My other friends, from places like Germany and Switzerland, buy the top of the line. They also shrink from credit. And they hate the aisles and aisles of choices we have here. (Seriously, how many different types of drills or flashlights or DVD players, can you manufacture?) But they buy it once. They don't replace their stuff every 2 years. They would have a fit if their kid dropped their cell phone in his milk.
It's also generational. Older generations are not consumers. My parents were always more likely to have something fixed than to replace it. They bought warrantees and insurance policies on items (like video cameras) and actually used them.
I hate shopping. And the more expensive the item, the more it stresses me out. So once I buy, I don't want to have to do it again for awhile. I find warrantees to be a hassle and I hate rebates. I am the type who will upgrade the computer for 7 years before I replace it.
This also reminds me: when I was living in France, I had a Portuguese roommate from Lisbon. Her parents were paying for her year in France. They were former colonists on Angola, where they still had a home they hoped they could one day return to. I was on a scholarship. My parents had never colonized any place but Cooper Street. And then, they bought it fair and square.

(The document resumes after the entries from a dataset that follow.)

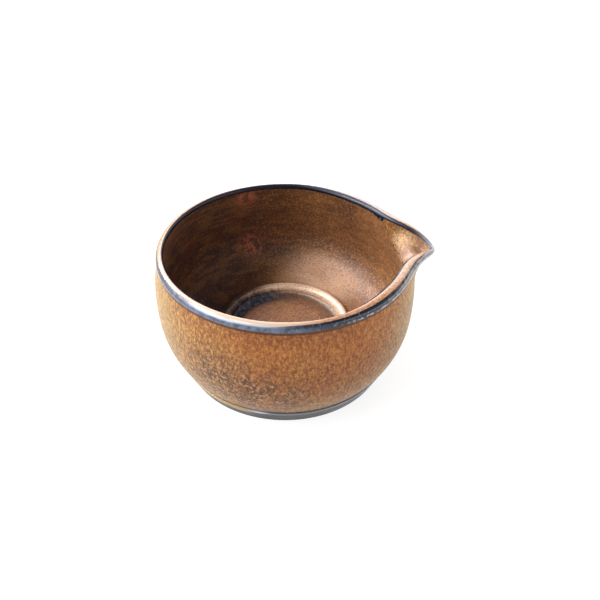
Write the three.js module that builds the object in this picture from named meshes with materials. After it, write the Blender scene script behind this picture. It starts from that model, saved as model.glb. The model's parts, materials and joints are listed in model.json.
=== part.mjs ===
// A yuzamashi: a small open stoneware bowl with a pouring spout, in which boiled water cools before it
// goes on the tea. Millimetres, +Z up. The foot stands on z = 0 and the spout points along +X.
//
// It is made as a potter makes it. The bowl is thrown, so every piece starts as a turned section. The
// spout is then drawn out of the wall: near it, the section is pulled outwards and down by an amount that
// depends only on the angle from the spout's own axis. All pieces share those rules, so they keep fitting.
import * as THREE from "three";
import { mergeVertices } from "three/addons/utils/BufferGeometryUtils.js";

// Thrown body
const rimRadius = 50;
const bellyRadius = 51.4;
const bellyHeight = 36.5;
const shoulderHeight = 17.9;
const bellyFullness = 2.7;
const wallAtRim = 3;
const wallAtBelly = 3.4;

// Floor, with the round sunk well that gathers the last of the water, and the low disc in the well
const floorThickness = 6.8;
const wellRadius = 20.6;
const wellWallRun = 2.6;
const wellWallRise = 1.1;
const wellShoulderRun = 2.7;
const wellShoulderRise = 2.6;
const wellCreaseRun = 0.7;
const wellCreaseDrop = 0.4;
const discRadius = 16.4;
const discRise = 0.6;
const innerCornerFullness = 2.4;

// Lip: thin and high inside, sloping away outside to a rounded edge over a shallow undercut
const lipHeight = 3.8;
const lipInnerDrop = 1.3;
const lipCrestShare = 0.3;
const lipEquatorShare = 0.6;
const lipUndercut = 0.42;

// Foot ring
const footHeight = 6.5;
const bodyFootRadius = 43.4;
const footLedge = 0.5;
const footOuterRadius = 41.2;
const footRingWidth = 4.6;
const footRingTaper = 0.9;
const footBevel = 0.5;
const undersideRise = 0.5;

// Spout, measured from the turned rim; angles are in degrees from the spout's axis
const spoutReach = 9.9;
const spoutSpread = 12.8;
const tipDroop = 5;
const tipDroopSpread = 8;
const lipAtTip = 1.3;
const lipThinningSpread = 15;
const lipHeightAtTip = 2;
const sillDrop = 13;
const throatHalfAngle = 24;
const throatEndDrop = 2.5;
const heelRise = 1.9;
const heelEndDrop = 2.5;
const heelHollow = 2.2;
const channelSag = 1.3;

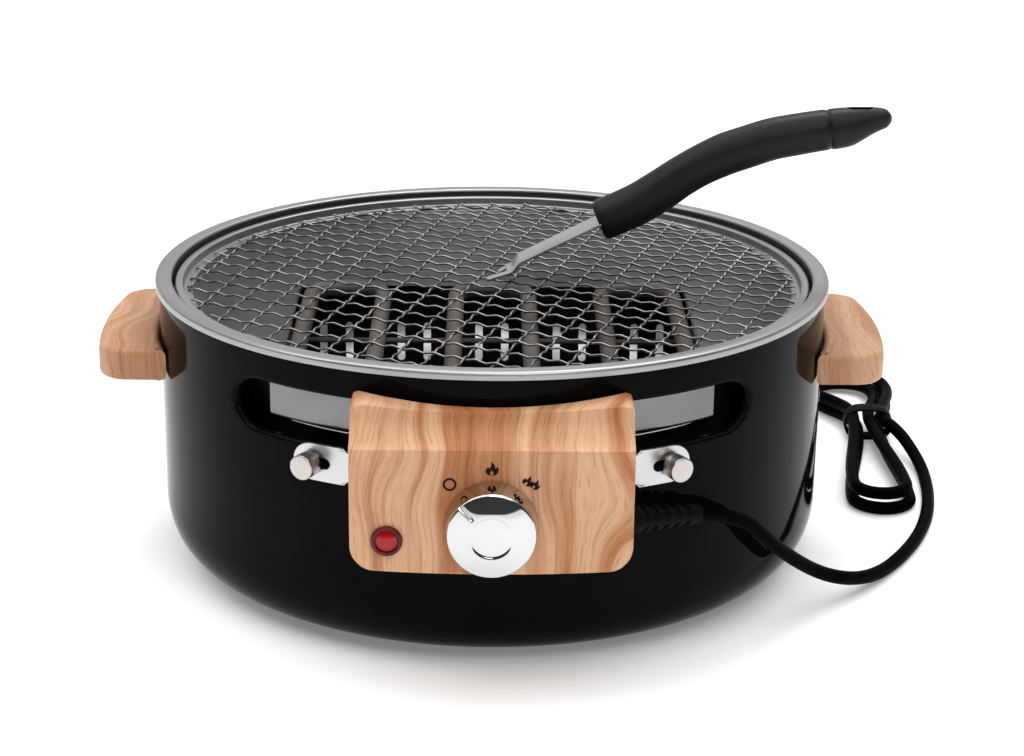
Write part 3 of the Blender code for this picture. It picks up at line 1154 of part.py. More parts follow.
def main():
    clear_scene()
    frame = bpy.data.objects.new("grill_frame", None)
    bpy.context.collection.objects.link(frame)
    front_reach = FASCIA_FACE + GAP + KNOB_LENGTH
    frame.location = (0, (front_reach - FLANGE_OUTER) / 2, 0)
    make_pot()
    make_bowl()
    make_coal_box()
    make_element()
    make_strap()
    make_fascia()
    make_controls()
    make_handles()
    make_lifter(make_net())
    make_cord()


main()
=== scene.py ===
import math

import bmesh
import bpy
import numpy as np
from mathutils import Matrix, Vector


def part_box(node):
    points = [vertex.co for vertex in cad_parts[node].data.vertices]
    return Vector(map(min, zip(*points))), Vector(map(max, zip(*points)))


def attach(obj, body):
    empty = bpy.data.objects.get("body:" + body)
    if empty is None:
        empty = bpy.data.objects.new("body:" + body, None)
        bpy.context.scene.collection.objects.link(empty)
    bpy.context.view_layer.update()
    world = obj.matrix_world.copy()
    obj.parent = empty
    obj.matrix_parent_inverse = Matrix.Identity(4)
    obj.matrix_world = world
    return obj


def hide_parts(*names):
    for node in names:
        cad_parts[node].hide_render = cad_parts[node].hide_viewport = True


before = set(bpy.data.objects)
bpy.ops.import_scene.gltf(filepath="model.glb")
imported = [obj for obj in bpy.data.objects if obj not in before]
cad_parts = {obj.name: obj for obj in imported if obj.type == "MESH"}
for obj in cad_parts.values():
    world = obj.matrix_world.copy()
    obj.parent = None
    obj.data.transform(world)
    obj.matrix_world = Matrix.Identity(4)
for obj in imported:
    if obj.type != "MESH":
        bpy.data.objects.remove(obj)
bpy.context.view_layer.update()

potLow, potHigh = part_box("outer_pot")
axisY = (potLow[1] + potHigh[1]) / 2      # pieces are worked out round the pot's axis, then moved here
potRadius = (potHigh[0] - potLow[0]) / 2
gap = 0.0003                               # between two pieces that touch
outset = 0.0033                            # the photo's wall stands this much outside its solid
mergeWithin, dropWithin = 2e-6, 1e-7       # points this close become one, edges this short go
cutShare = 0.49                            # of a side, the most that a soft corner takes
manySides, fewSides = 96, 48               # of a full turn, for pieces seen near and for small ones
quarter = np.pi / 2
wallRadius = potRadius + outset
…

She kept insisting that I was rich because my parents own a house. And she took every opportunity to remind me that she came from a "poor" country. She was always on about the poverty in Portugal. Why you'd want to present your country in such light is beyond me. She took great pleasure one evening when the communist landlord had us for dinner. She looked on with this grin on her face as the landlady spent the entire time telling me how horrid and America was, although she had never been to the USA. She had friends who had gone there, and they saw homelessness. Of course, I pointed out that there were plenty of French homeless in the plaza two streets over. Of course, I remained polite and did NOT point out that anyone with "proprietorship" status over starving students had little right to discuss the excesses of American capitalism.
When I mentioned this experience to my French host mother, she practically spat out, "Communists! The bitch is a communist!" That cracked me up and made it all better.
RbR: No, I am not going to "ease up on the "horrified" reactions to Cost-co etc", no matter how patronisingly or condescendingly you address me. I was horrified by Cost-co, I remain horrified by how consumerist some people are, how they can just buy stuff, and stuff, and stuff, and seemingly not care about where the resources come from to make all this crap that they don't actually need, and I refuse to apologise for that. For the record, I'm not just horrified at consumerism committed by Americans, all consumerism horrifies me, I'd just never witnessed it on that scale before.